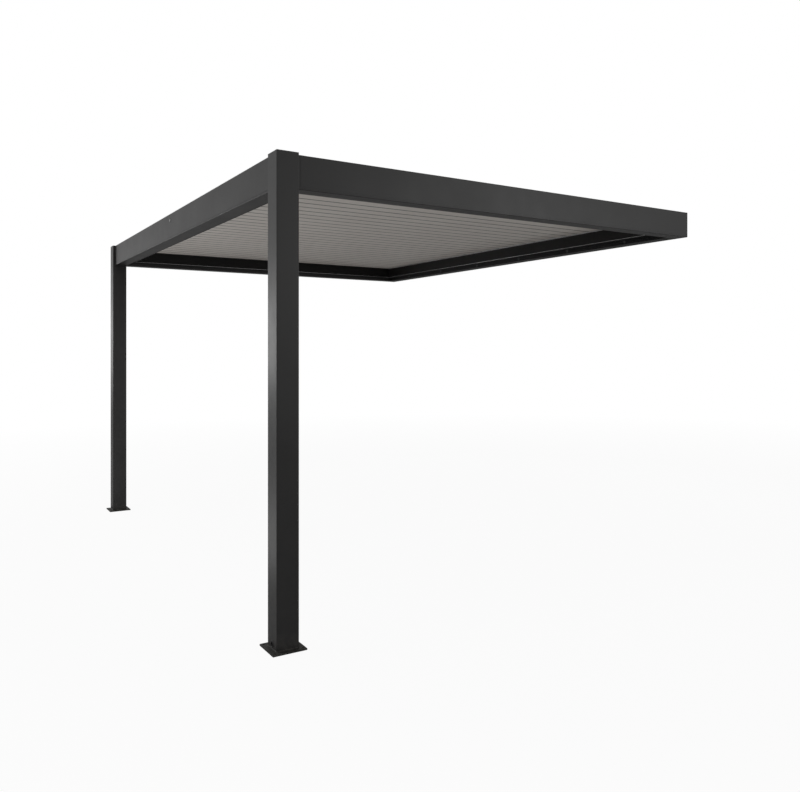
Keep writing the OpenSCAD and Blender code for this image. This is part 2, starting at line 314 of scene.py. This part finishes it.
def moulded(name, dark, light, roughness, grain, specular=0.5):
    """Rubber or moulded plastic: close tones and a fine leathery grain."""
    made, tree, shader = new_material(name, specular=specular)
    coat = use_group(tree, COAT, grain=grain, mottle=30.0)
    tree.links.new(blend(tree, coat.outputs["Tone"], dark, light), shader.inputs["Base Color"])
    rough = raised(tree, roughness, coat.outputs["Tone"], share=0.1)
    tree.links.new(rough, shader.inputs["Roughness"])
    bump(tree, shader, coat.outputs["Height"], strength=0.3, distance=0.15 * MM)
    return made


def zinc_plated():
    """Plated steel fasteners: a bright metal with small grey spangles."""
    made, tree, shader = new_material("plated_steel", metallic=1.0)
    coat = use_group(tree, COAT, grain=1400.0, mottle=160.0)
    tone = blend(tree, coat.outputs["Tone"], (0.38, 0.39, 0.41, 1), (0.62, 0.63, 0.64, 1))
    tree.links.new(tone, shader.inputs["Base Color"])
    rough = raised(tree, 0.3, coat.outputs["Tone"], share=0.15)
    tree.links.new(rough, shader.inputs["Roughness"])
    bump(tree, shader, coat.outputs["Height"], strength=0.15, distance=0.1 * MM)
    return made


# A darker copy of the anthracite coat: painted shade for the gutters and the wall beam, which sit under
# the roof.
ANTHRACITE_IN_PAINTED_SHADE = (0.0085, 0.0083, 0.0081, 1)
ANTHRACITE_LIGHT_IN_PAINTED_SHADE = (0.013, 0.0127, 0.0124, 1)
ANTHRACITE = (0.0205, 0.0198, 0.0192, 1)
ANTHRACITE_LIGHT = (0.0265, 0.0258, 0.0252, 1)
DUSTY = (0.11, 0.102, 0.092, 1)
LOUVRE = (0.816, 0.757, 0.703, 1)
LOUVRE_LIGHT = (0.860, 0.814, 0.760, 1)
LOUVRE_DUSTY = (0.33, 0.31, 0.28, 1)
MOTOR_GREY = (0.10, 0.103, 0.107, 1)
MOTOR_GREY_LIGHT = (0.125, 0.128, 0.132, 1)

post_coat = coated("post_coat", ANTHRACITE, ANTHRACITE_LIGHT, DUSTY, 0.36, 0.42, splash=0.10)
beam_coat = coated("beam_coat", ANTHRACITE, ANTHRACITE_LIGHT, DUSTY, 0.40, 0.40, lines=LINES_X)
# The wall beam takes the darker anthracite: painted shade.
wall_coat_painted_shade = coated("wall_beam_coat_painted_shade", ANTHRACITE_IN_PAINTED_SHADE, ANTHRACITE_LIGHT_IN_PAINTED_SHADE, DUSTY, 0.42, 0.16, lines=LINES_X)
side_coat = coated("side_beam_coat", ANTHRACITE, ANTHRACITE_LIGHT, DUSTY, 0.40, 0.40, lines=LINES_Y)
plate_coat = coated("plate_coat", ANTHRACITE, ANTHRACITE_LIGHT, DUSTY, 0.46, 0.3, splash=0.05)
# The gutters take the darker anthracite: painted shade.
gutter_coat_painted_shade = coated("gutter_coat_painted_shade", ANTHRACITE_IN_PAINTED_SHADE, ANTHRACITE_LIGHT_IN_PAINTED_SHADE, DUSTY, 0.42, 0.16, on_top=0.9)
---
Write the whole listing out again. Keep every line exactly as it is.

▸ Task output:
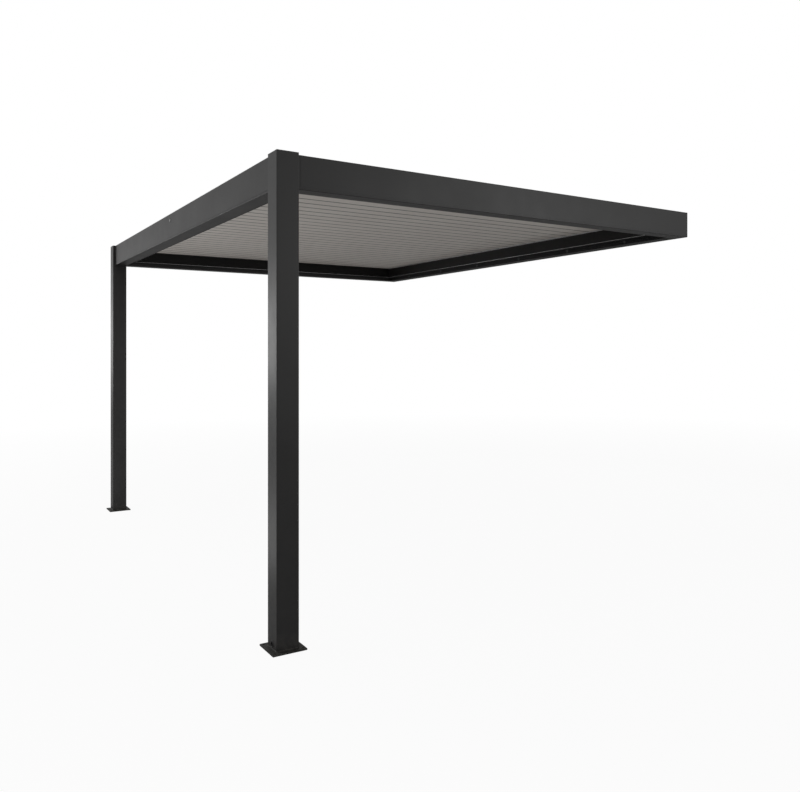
Keep writing the OpenSCAD and Blender code for this image. This is part 2, starting at line 314 of scene.py. This part finishes it.
def moulded(name, dark, light, roughness, grain, specular=0.5):
    """Rubber or moulded plastic: close tones and a fine leathery grain."""
    made, tree, shader = new_material(name, specular=specular)
    coat = use_group(tree, COAT, grain=grain, mottle=30.0)
    tree.links.new(blend(tree, coat.outputs["Tone"], dark, light), shader.inputs["Base Color"])
    rough = raised(tree, roughness, coat.outputs["Tone"], share=0.1)
    tree.links.new(rough, shader.inputs["Roughness"])
    bump(tree, shader, coat.outputs["Height"], strength=0.3, distance=0.15 * MM)
    return made


def zinc_plated():
    """Plated steel fasteners: a bright metal with small grey spangles."""
    made, tree, shader = new_material("plated_steel", metallic=1.0)
    coat = use_group(tree, COAT, grain=1400.0, mottle=160.0)
    tone = blend(tree, coat.outputs["Tone"], (0.38, 0.39, 0.41, 1), (0.62, 0.63, 0.64, 1))
    tree.links.new(tone, shader.inputs["Base Color"])
    rough = raised(tree, 0.3, coat.outputs["Tone"], share=0.15)
    tree.links.new(rough, shader.inputs["Roughness"])
    bump(tree, shader, coat.outputs["Height"], strength=0.15, distance=0.1 * MM)
    return made


# A darker copy of the anthracite coat: painted shade for the gutters and the wall beam, which sit under
# the roof.
ANTHRACITE_IN_PAINTED_SHADE = (0.0085, 0.0083, 0.0081, 1)
ANTHRACITE_LIGHT_IN_PAINTED_SHADE = (0.013, 0.0127, 0.0124, 1)
ANTHRACITE = (0.0205, 0.0198, 0.0192, 1)
ANTHRACITE_LIGHT = (0.0265, 0.0258, 0.0252, 1)
DUSTY = (0.11, 0.102, 0.092, 1)
LOUVRE = (0.816, 0.757, 0.703, 1)
LOUVRE_LIGHT = (0.860, 0.814, 0.760, 1)
LOUVRE_DUSTY = (0.33, 0.31, 0.28, 1)
MOTOR_GREY = (0.10, 0.103, 0.107, 1)
MOTOR_GREY_LIGHT = (0.125, 0.128, 0.132, 1)

post_coat = coated("post_coat", ANTHRACITE, ANTHRACITE_LIGHT, DUSTY, 0.36, 0.42, splash=0.10)
beam_coat = coated("beam_coat", ANTHRACITE, ANTHRACITE_LIGHT, DUSTY, 0.40, 0.40, lines=LINES_X)
# The wall beam takes the darker anthracite: painted shade.
wall_coat_painted_shade = coated("wall_beam_coat_painted_shade", ANTHRACITE_IN_PAINTED_SHADE, ANTHRACITE_LIGHT_IN_PAINTED_SHADE, DUSTY, 0.42, 0.16, lines=LINES_X)
side_coat = coated("side_beam_coat", ANTHRACITE, ANTHRACITE_LIGHT, DUSTY, 0.40, 0.40, lines=LINES_Y)
plate_coat = coated("plate_coat", ANTHRACITE, ANTHRACITE_LIGHT, DUSTY, 0.46, 0.3, splash=0.05)
# The gutters take the darker anthracite: painted shade.
gutter_coat_painted_shade = coated("gutter_coat_painted_shade", ANTHRACITE_IN_PAINTED_SHADE, ANTHRACITE_LIGHT_IN_PAINTED_SHADE, DUSTY, 0.42, 0.16, on_top=0.9)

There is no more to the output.